In the 1876 elections Casse could not run for election for Guadeloupe and chose to run in Paris, first for the 12th arrondissement and then, with the support of the newspaper La République française, in the 14th arrondissement.
He was elected on the second ballot on 5 March 1876 by 7,651 out of 9,465 votes.
He was among the 363 left-wing deputies who refused their vote of confidence in the ministry of Albert de Broglie after the 16 May 1877 crisis.

Casse was reelected on 14 October 1877 by 9,007 votes out of 11,403.
He became a supporter of Léon Gambetta.
He voted for full amnesty of the Communards, but distanced himself from the extreme left.
Casse was reelected for the 14th arrondissement on 21 August 1881 by 7,685 votes out of 13,656 and joined the Radical Left group, although he generally voted with the moderates.
He supported the Gambetta ministry, and voted to give the Ferry ministry the funds requested for the Tonkin Campaign.
At this time he began to dabble in financial affairs.

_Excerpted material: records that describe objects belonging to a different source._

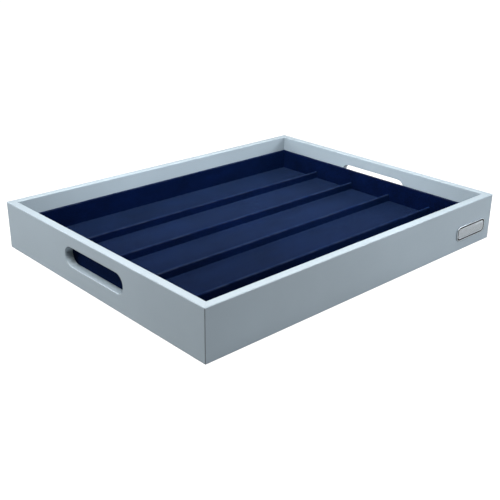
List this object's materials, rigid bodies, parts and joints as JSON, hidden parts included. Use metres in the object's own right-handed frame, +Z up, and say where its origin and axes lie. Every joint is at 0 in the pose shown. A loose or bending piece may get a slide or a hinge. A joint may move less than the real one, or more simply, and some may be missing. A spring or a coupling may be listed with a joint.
{
  "type": "coin display tray",
  "caption": "Shallow rectangular display tray: lacquered mitred walls with a hand hole in each short side, and a lift-out dark blue velvet insert divided into long coin channels.",
  "frame": {"origin": "on the table, under the middle of the tray", "axes": "+X along the front wall to the right, +Y from the front to the back, +Z up"},
  "size_m": [0.4, 0.3161, 0.05],
  "materials": {
    "wall_lacquer": "satin silver-grey lacquer",
    "panel_lacquer": "matt silver-grey lacquer",
    "pin_steel": "drawn wire",
    "plate_metal": "brushed, reeded field",
    "plate_enamel": "gloss enamel",
    "adhesive_pad": "matt",
    "backing_board": "matt grey pressed board",
    "floor_velvet": "dark blue velvet, short pile",
    "wrapped_velvet": "dark blue velvet, wrapped over board"
  },
  "bodies": {
    "tray": {"front_wall": "wall_lacquer", "back_wall": "wall_lacquer", "left_wall": "wall_lacquer", "right_wall": "wall_lacquer", "base_panel": "panel_lacquer", "corner_pins": "pin_steel", "nameplate": "plate_metal", "nameplate_border": "plate_enamel", "nameplate_adhesive": "adhesive_pad"},
    "insert": {"insert_base": "backing_board", "channel_lining_1": "floor_velvet", "channel_lining_2": "floor_velvet", "channel_lining_3": "floor_velvet", "channel_lining_4": "floor_velvet", "channel_lining_5": "floor_velvet", "liner_board_front": "backing_board", "liner_board_back": "backing_board", "liner_board_left": "backing_board", "liner_board_right": "backing_board", "liner_velvet_front": "wrapped_velvet", "liner_velvet_back": "wrapped_velvet", "liner_velvet_left": "wrapped_velvet", "liner_velvet_right": "wrapped_velvet", "divider_board_1": "backing_board", "divider_board_2": "backing_board", "divider_board_3": "backing_board", "divider_board_4": "backing_board", "divider_velvet_1": "wrapped_velvet", "divider_velvet_2": "wrapped_velvet", "divider_velvet_3": "wrapped_velvet", "divider_velvet_4": "wrapped_velvet"}
  },
  "joints": [
    {"name": "insert_lift", "type": "slide", "parent": "tray", "child": "insert", "axis": [0, 0, 1], "range_m": [0, 0.06]}
  ]
}
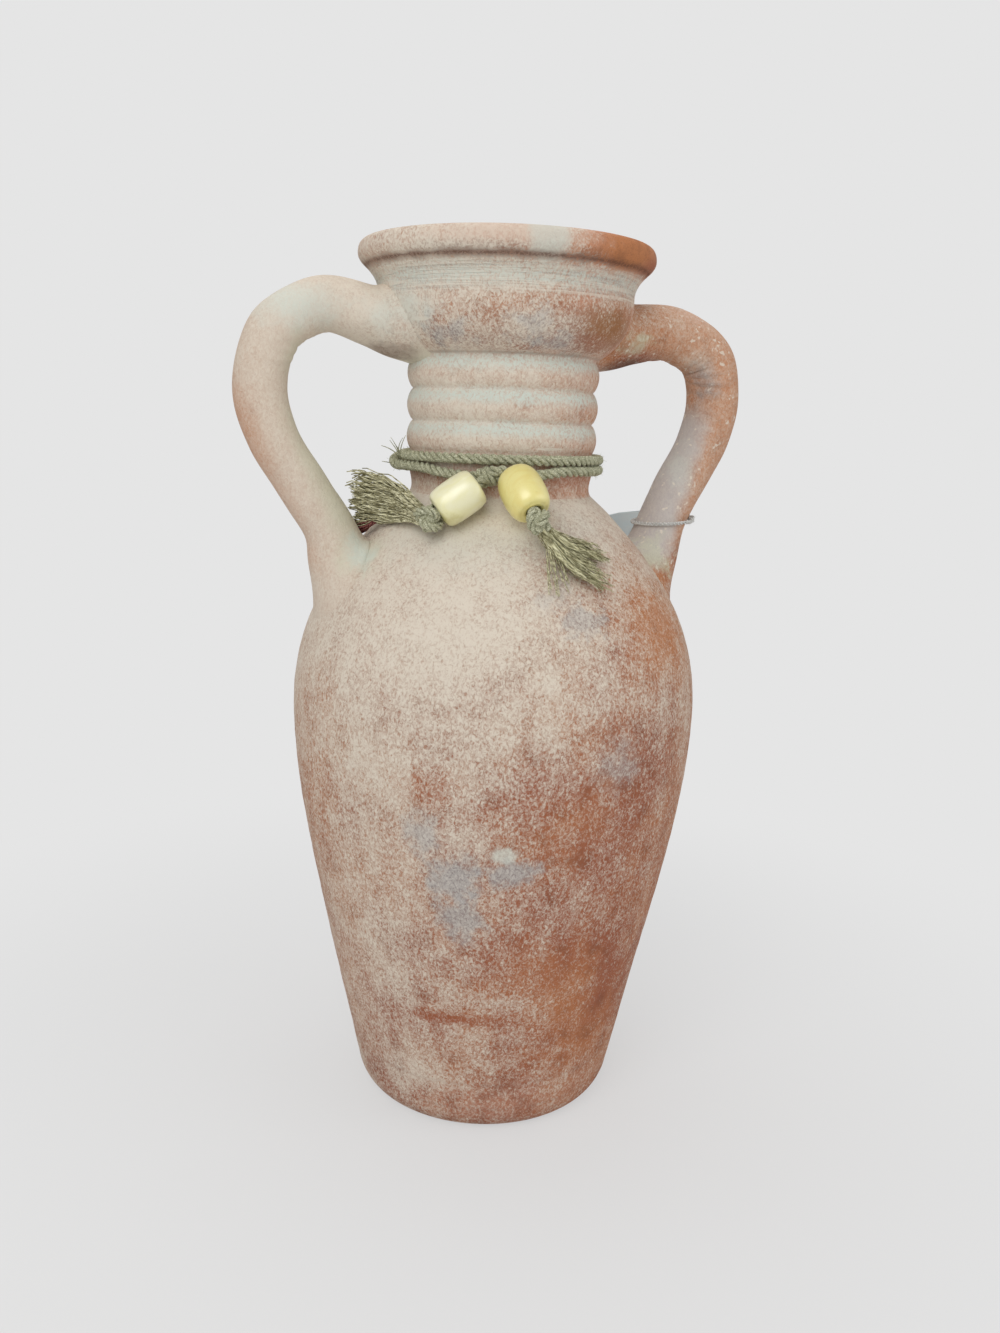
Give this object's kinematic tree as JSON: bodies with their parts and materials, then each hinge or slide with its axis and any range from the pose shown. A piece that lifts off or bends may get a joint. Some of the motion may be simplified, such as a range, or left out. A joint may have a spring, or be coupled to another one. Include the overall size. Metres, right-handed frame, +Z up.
{
  "type": "two-handled vase",
  "caption": "Unglazed terracotta amphora-style vase with a ribbed neck, pulled side handles, a twine tie with wooden beads and tassels, and a small blank swing tag.",
  "frame": {"origin": "middle of the flat foot, on the surface the vase stands on", "axes": "+Z up along the pot's axis of rotation, +X through the right handle as seen in the picture, -Y towards the side the twine tie faces"},
  "size_m": [0.2322, 0.182, 0.384],
  "materials": {
    "terracotta": "matte unglazed, pink-brown with pale lime wash patches",
    "pale_terracotta": "matte unglazed, rubbed with a pale wash",
    "jute": "matte, fibrous",
    "cream_wood": "smooth, semi-gloss",
    "yellow_wood": "smooth, semi-gloss",
    "card": "matte",
    "string": "matte, spun"
  },
  "bodies": {
    "vase": {"body": "terracotta", "neck_and_mouth": "pale_terracotta", "handle_left": "pale_terracotta", "handle_right": "pale_terracotta", "neck_twine": "jute", "front_knot": "jute", "tail_left": "jute", "tail_right": "jute", "end_knot_left": "jute", "end_knot_right": "jute", "tassel_left": "jute", "tassel_right": "jute", "tag_string": "string"},
    "left_bead": {"bead_left": "cream_wood"},
    "right_bead": {"bead_right": "yellow_wood"},
    "tag": {"swing_tag": "card"}
  },
  "joints": [
    {"name": "bead_left_spin", "type": "hinge", "parent": "vase", "child": "left_bead", "pos_m": [-0.03372, -0.04382, 0.28003], "axis": [-0.8049, 0.1198, -0.5812], "continuous": true},
    {"name": "bead_right_spin", "type": "hinge", "parent": "vase", "child": "right_bead", "pos_m": [-0.01004, -0.05538, 0.28312], "axis": [0.1494, -0.7401, -0.6557], "continuous": true},
    {"name": "tag_swing", "type": "hinge", "parent": "vase", "child": "tag", "pos_m": [0.08975, 0.0175, 0.26785], "axis": [0.1908, 0.9816, 0], "range_deg": [0, 30]}
  ]
}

Casse was reelected on 18 October 1885, holding office until 14 October 1889, sitting with the Republican Union group.
He supported the various Left ministries.
He gained some publicity when an artist, Jean Baffier, assaulted him with a sword cane but only inflicted a minor wound.
Baffier said he wanted to punish Casse as a deputy who had betrayed his mandate.
The attack was puzzling because by now Casse was a genial supporter of the Opportunist Republicans who liked to indulge in the good life.
At the trial Casse asked the jury to be lenient, and his assailant was acquitted.
Casse voted for reinstatement of the single-member ballot, against indefinite postponement of the revision of the constitution, for prosecution of three members of the far-right Ligue des Patriotes, against the draft Lisbonne law restricting the freedom of the press and for the prosecution of General Boulanger.

==Last years (1889–1900)==

Casse did not run for reelection in the general elections of 22 September 1889.
On 20 October 1889 he was named Governor of Martinique, and on 1 September 1890 was named Treasurer of Guadeloupe.
He was replaced as Governor of Martinique on 4 February 1891 by Delphino Moracchini.
On 1 July 1894 he was named Treasurer of Vaucluse.
Eugène Casse died on 9 December 1900 in Avignon, Vaucluse.